What emerges is a vision of Mr. Ratmansky, recounted in Ballet Review in 1998, of falling asleep and dreaming he was turning the pages of a beautiful Kabuki album. Exotic costumes by Michael Makharadze and masks and makeup by Aleksandr Shevchuk helped create the sense of a stream of colorful, sometimes grotesque images.

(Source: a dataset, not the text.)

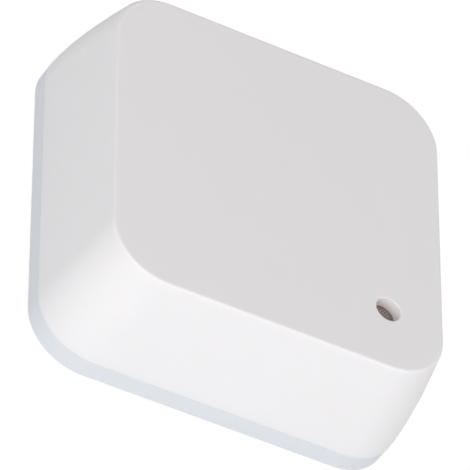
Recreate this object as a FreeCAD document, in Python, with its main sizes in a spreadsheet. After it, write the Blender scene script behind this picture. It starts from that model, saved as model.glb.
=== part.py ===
import FreeCAD, Part
import math
import os
import Sketcher
from FreeCAD import Vector

# A square, battery-powered presence sensor that clips onto a flat back plate.
# Millimetres. The origin is the centre of the mounting face, +Z points out of the front.

SIZES = {
    # moulded front housing
    "wall": 1.8,
    "face_wall": 2.0,
    "front_inset": 2.5,
    "lean_power": 1.45,
    "back_corner_radius": 8.9,
    "front_corner_radius": 8.65,
    "face_rounding": 0.4,
    "rib_width": 0.8,
    "rib_height": 0.6,
    "rib_reach": 13.0,
    "rest_width": 1.2,
    "rest_length": 2.2,
    "boss_diameter": 5.0,
    "boss_inset": 5.0,
    # sensing window near one corner
    "window_bore": 4.0,
    "window_bore_bevel": 0.1,
    "window_from_side": 11.5,
    "window_from_bottom": 13.1,
    "window_diameter": 6.0,
    "window_thickness": 0.8,
    "window_gap": 0.1,
    "collar_wall": 1.1,
    "collar_depth": 2.4,
    "retainer_hole": 3.4,
    "retainer_thickness": 0.6,
    # infrared detector
    "detector_diameter": 4.7,
    "detector_height": 2.1,
    "detector_skin": 0.25,
    "flange_diameter": 5.4,
    "flange_thickness": 0.4,
    "filter_diameter": 3.0,
    "filter_thickness": 0.4,
    "filter_opening": 2.4,
    "pin_diameter": 0.45,
    "pin_circle": 2.54,
    "pin_length": 2.2,
    "pin_gap": 0.1,
    # back plate
    "pad_proud": 0.3,
    "plate_floor": 1.7,
    "rim_height": 3.05,
    "plate_bevel": 0.2,
    "lip_height": 1.75,
    "lip_thickness": 1.15,
    "lip_gap": 0.2,
    "tongue_width": 7.0,
    "tongue_thickness": 1.2,
    "tongue_height": 4.75,
    "tongue_gap": 0.15,
    "tongue_inset": 1.0,
    "barb_reach": 0.55,
    "barb_drop": 1.8,
    "barb_flat": 0.3,
    "catch_gap": 0.15,
    "mount_hole": 3.6,
    "mount_head": 6.2,
    "mount_head_gap": 1.75,
    "pad_side": 33.0,
    "pad_corner_radius": 4.0,
    "pad_recess": 0.7,
    "pad_gap": 0.3,
    # batteries and their holder
    "cell_diameter": 10.5,
    "cell_length": 44.5,
    "cell_edge": 0.6,
    "cell_gap": 0.35,
    "cell_spacing": 1.2,
    "nub_diameter": 3.8,
    "nub_height": 1.0,
    "sleeve_thickness": 0.25,
    "sleeve_gap": 0.03,
    "sleeve_hem": 0.5,
    "cradle_gap": 0.25,
    "holder_wall": 1.2,
    "holder_floor": 1.1,
    "holder_height": 7.6,
    "holder_end_gap": 0.7,
    "finger_notch": 16.0,
    "peg_diameter": 1.6,
    "peg_inset": 5.0,
    "peg_gap": 0.1,
    "contact_thickness": 0.4,
    "contact_width": 9.0,
    "contact_drop": 6.4,
    "tab_width": 2.0,
    "tab_gap": 0.1,
    "tab_proud": 0.6,
    "spring_length": 2.6,
    "spring_wire": 0.5,
    "spring_base_radius": 3.6,
    "spring_tip_radius": 1.7,
    # circuit board and its screws
    "board_thickness": 1.0,
    "board_gap": 0.5,
    "screw_diameter": 1.9,
    "screw_gap": 0.05,
    "screw_reach": 3.0,
    "screw_spare": 0.3,
    "screw_head_diameter": 3.8,
    "screw_head_height": 1.3,
    "screw_head_bevel": 0.5,
    "screw_hole": 2.4,
    # radio module
    "radio_board_thickness": 0.8,
    "radio_board_length": 17.0,
    "radio_board_width": 13.0,
    "radio_edge": 1.4,
    "radio_y": 0.0,
    "radio_to_parts": 7.0,
    "shield_margin": 1.0,
    "shield_length": 7.6,
    "shield_height": 1.4,
    "shield_skin": 0.2,
    "antenna_thickness": 0.15,
    "antenna_trace": 0.6,
    "antenna_pitch": 1.5,
    "antenna_reach": 5.0,
    "antenna_edge": 0.6,
    # pairing button
    "switch_y": 8.0,
    "switch_side": 6.0,
    "switch_height": 3.2,
    "cover_thickness": 0.25,
    "plunger_diameter": 3.4,
    "plunger_proud": 1.4,
    "plunger_gap": 0.1,
    "plunger_flange": 0.7,
    "plunger_flange_height": 0.8,
    "plunger_travel": 0.25,
    "plunger_rounding": 0.2,
    "foot_length": 1.1,
    "foot_width": 0.7,
    "foot_thickness": 0.25,
    "foot_pitch": 4.5,
    "chip_foot_width": 0.4,
}

# parts soldered to the front of the circuit board: place from a point beside the radio board,
# size and height
BOARD_PARTS = {
    "processor_chip": (0.0, 6.0, 7.0, 7.0, 0.9),
    "amplifier_chip": (5.5, -9.5, 4.9, 3.9, 1.5),
    "timing_crystal": (0.0, 12.6, 3.2, 2.5, 0.8),
    "bulk_capacitor": (-7.5, -16.5, 7.3, 4.3, 2.1),
    "power_inductor": (10.0, 16.5, 5.0, 5.0, 2.2),
    "status_light": (8.0, -19.5, 1.6, 0.8, 0.7),
}
CAPACITOR_SIZE = (1.6, 0.8, 0.8)
CAPACITOR_PLACES = (
    (-5.6, 3.0),
    (-5.6, 6.0),
    (-5.6, 9.0),
    (5.6, 3.0),
    (5.6, 6.0),
    (5.6, 9.0),
    (5.0, 13.2),
    (5.0, 16.0),
    (0.4, -8.0),
    (0.4, -11.0),
    (0.0, -16.0),
    (4.0, -16.0),
)
AMPLIFIER_FEET = 8
PIN_TURN = 90.0
FIRST_PIN = 45.0
WALL_BANDS = 4
EDGE_BANDS = 2
SPRING_TURNS = 2.5
BENDS_IN_TURN = 4
POINTS_IN_ARC = 4
WIRE_SIDES = 6
PIN_COUNT = 3
TONGUE_SIDES = 4
ROUND = 360.0
NEAR = 1e-4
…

«Dreams About Japan» was performed by Ms. Ananiashvili, Ms. Terekhova, Inna Petrova, Mr. Filin, Mr. Uvarov, Dmitri Belogolovtsev and Dmitri Gudanov. The lighting for both pieces is by Vyacheslav Kuteyev. The program was completed by two pas de deux that functioned as the standard divertissements with which Soviet ensembles once toured. Ms. Petrova and Mr. Gudanov performed a pas de deux from Bournonville’s 1836 «Sylphide» with a somewhat too strong and brisk attack that was perhaps inevitable in a setting that called for bravura dancing. The performance of the «Diana and Actaeon» pas de deux, choreographed by the great Agrippina Vaganova in 1934, was most interesting for the glimpse it offered of the virtuosic Mr. Belogolovtsev and radiant, long - bodied Maria Aleksandrova.